● WRITTEN EXERCISE
Output all lines exactly, with nothing added or dropped.

● SOURCE MATERIAL
************
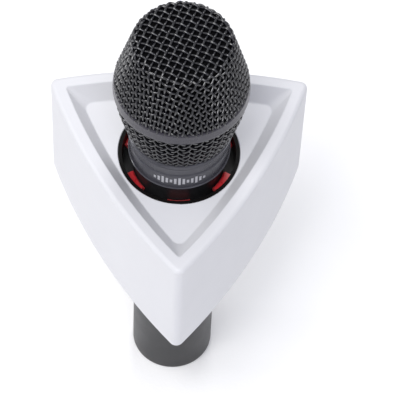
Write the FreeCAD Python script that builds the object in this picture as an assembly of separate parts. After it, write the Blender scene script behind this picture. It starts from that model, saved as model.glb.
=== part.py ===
import FreeCAD, Part
import math
import os

# Handheld wireless microphone wearing a triangular flag. Millimetres, +Z up the microphone's axis.
# The origin is the centre of the tail face, and one corner of the flag points to the front, -Y.

# ---- driving dimensions: flag ----
flag_side = 103.0             # straight distance between two sharp corners
flag_bow = 5.5                # how far each side bulges past that straight line
flag_height = 58.0
flag_top_z = 154.0
flag_wall = 2.0
flag_corner_radius = 3.0
flag_top_edge_radius = 1.8
rim_width = 5.1               # flat rim round the recess in the top
recess_depth = 6.0
recess_slope_width = 5.1
recess_rim_corner_radius = 1.5
recess_floor_corner_radius = 4.5   # the recess's corners open out towards its floor
rim_edge_radius = 0.8
floor_edge_radius = 1.0
hole_edge_radius = 0.4
flag_hole_radius = 23.9
cover_thickness = 2.5
cover_lift = 0.3              # the cover sits this far inside the walls
cover_gap = 0.15
post_radius = 3.2
post_distance = 52.0          # corner posts, from the microphone's axis
screw_shank_radius = 1.05
screw_head_radius = 2.4
screw_head_height = 1.4
screw_length = 12.0
screw_slot_length = 4.0
screw_slot_width = 0.6
screw_clearance = 0.2
cover_corner_radius = 1.0
hub_depth = 6.0               # ring under the recess floor that turns on the adaptor

# ---- driving dimensions: adaptor ----
sleeve_outer_radius = 25.4
sleeve_inner_radius = 22.4
running_gap = 0.05
loose_gap = 0.3
finger_count = 6
finger_width = 8.8
finger_tip_radius = 18.35
finger_pivot_radius = 22.9
finger_pivot_z = 141.0
finger_bead_radius = 1.0
finger_neck_thickness = 1.0
finger_slot_gap = 0.35        # above and below the neck
finger_pad_thickness = 2.4
finger_pad_length = 3.3
finger_chamfer = 0.7
neck_overlap = 1.0            # the neck runs this far into the pad

# ---- driving dimensions: microphone ----
handle_radius = 17.2
handle_shoulder_radius = 17.8
handle_bore_radius = 15.4
handle_bottom_z = 46.0
handle_top_z = 151.5
neck_radius = 15.8
neck_bore_radius = 14.9
neck_bottom_z = 40.0
cup_radius = 16.95
cup_bore_radius = 15.3
cup_mouth_radius = 16.1
tail_cap_thickness = 2.0
board_front_y = -7.6
board_back_y = -6.0
board_floor_z = 59.4
board_top_z = 134.0
ledge_top_z = 136.0
board_thickness = 1.6
pin_radius = 0.7
contact_distances = (2.8, 5.6, 8.4)
pin_standing_height = 0.9     # pins start this far above the ledge
button_z = 65.0
button_radius = 3.6
button_face_inset = 0.5
button_back_y = -12.6
button_flange_height = 1.0
button_flange_thickness = 1.6
switch_face_y = -11.1
switch_half_width = 3.0
plunger_radius = 1.7
plunger_reach = 0.6
plunger_well_depth = 1.6
led_z = 73.0
led_length = 2.4
led_width = 1.6
led_height = 1.0
light_pipe_radius = 1.0
board_half_width = 11.5
board_gap = 0.2               # round the head contact board
shield_half_width = 8.0
shield_low_z = 92.0
shield_high_z = 120.0
shield_height = 3.2
shoulder_low_z = 118.0        # the handle widens between these two heights
shoulder_high_z = 128.0
ledge_bore_radius = 13.0
handle_edge = 0.4
handle_top_chamfer = 1.0
thin_wall_low_z = 58.0        # the handle's bore is wider above this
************
● EXERCISE SOLUTION
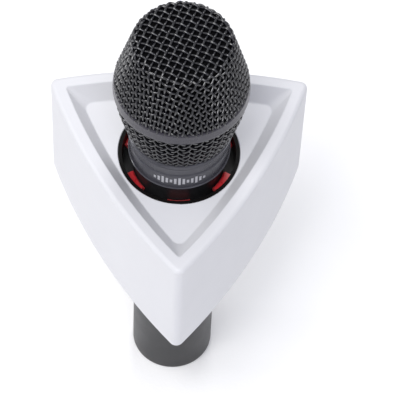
Write the FreeCAD Python script that builds the object in this picture as an assembly of separate parts. After it, write the Blender scene script behind this picture. It starts from that model, saved as model.glb.
=== part.py ===
import FreeCAD, Part
import math
import os

# Handheld wireless microphone wearing a triangular flag. Millimetres, +Z up the microphone's axis.
# The origin is the centre of the tail face, and one corner of the flag points to the front, -Y.

# ---- driving dimensions: flag ----
flag_side = 103.0             # straight distance between two sharp corners
flag_bow = 5.5                # how far each side bulges past that straight line
flag_height = 58.0
flag_top_z = 154.0
flag_wall = 2.0
flag_corner_radius = 3.0
flag_top_edge_radius = 1.8
rim_width = 5.1               # flat rim round the recess in the top
recess_depth = 6.0
recess_slope_width = 5.1
recess_rim_corner_radius = 1.5
recess_floor_corner_radius = 4.5   # the recess's corners open out towards its floor
rim_edge_radius = 0.8
floor_edge_radius = 1.0
hole_edge_radius = 0.4
flag_hole_radius = 23.9
cover_thickness = 2.5
cover_lift = 0.3              # the cover sits this far inside the walls
cover_gap = 0.15
post_radius = 3.2
post_distance = 52.0          # corner posts, from the microphone's axis
screw_shank_radius = 1.05
screw_head_radius = 2.4
screw_head_height = 1.4
screw_length = 12.0
screw_slot_length = 4.0
screw_slot_width = 0.6
screw_clearance = 0.2
cover_corner_radius = 1.0
hub_depth = 6.0               # ring under the recess floor that turns on the adaptor

# ---- driving dimensions: adaptor ----
sleeve_outer_radius = 25.4
sleeve_inner_radius = 22.4
running_gap = 0.05
loose_gap = 0.3
finger_count = 6
finger_width = 8.8
finger_tip_radius = 18.35
finger_pivot_radius = 22.9
finger_pivot_z = 141.0
finger_bead_radius = 1.0
finger_neck_thickness = 1.0
finger_slot_gap = 0.35        # above and below the neck
finger_pad_thickness = 2.4
finger_pad_length = 3.3
finger_chamfer = 0.7
neck_overlap = 1.0            # the neck runs this far into the pad

# ---- driving dimensions: microphone ----
handle_radius = 17.2
handle_shoulder_radius = 17.8
handle_bore_radius = 15.4
handle_bottom_z = 46.0
handle_top_z = 151.5
neck_radius = 15.8
neck_bore_radius = 14.9
neck_bottom_z = 40.0
cup_radius = 16.95
cup_bore_radius = 15.3
cup_mouth_radius = 16.1
tail_cap_thickness = 2.0
board_front_y = -7.6
board_back_y = -6.0
board_floor_z = 59.4
board_top_z = 134.0
ledge_top_z = 136.0
board_thickness = 1.6
pin_radius = 0.7
contact_distances = (2.8, 5.6, 8.4)
pin_standing_height = 0.9     # pins start this far above the ledge
button_z = 65.0
button_radius = 3.6
button_face_inset = 0.5
button_back_y = -12.6
button_flange_height = 1.0
button_flange_thickness = 1.6
switch_face_y = -11.1
switch_half_width = 3.0
plunger_radius = 1.7
plunger_reach = 0.6
plunger_well_depth = 1.6
led_z = 73.0
led_length = 2.4
led_width = 1.6
led_height = 1.0
light_pipe_radius = 1.0
board_half_width = 11.5
board_gap = 0.2               # round the head contact board
shield_half_width = 8.0
shield_low_z = 92.0
shield_high_z = 120.0
shield_height = 3.2
shoulder_low_z = 118.0        # the handle widens between these two heights
shoulder_high_z = 128.0
ledge_bore_radius = 13.0
handle_edge = 0.4
handle_top_chamfer = 1.0
thin_wall_low_z = 58.0        # the handle's bore is wider above this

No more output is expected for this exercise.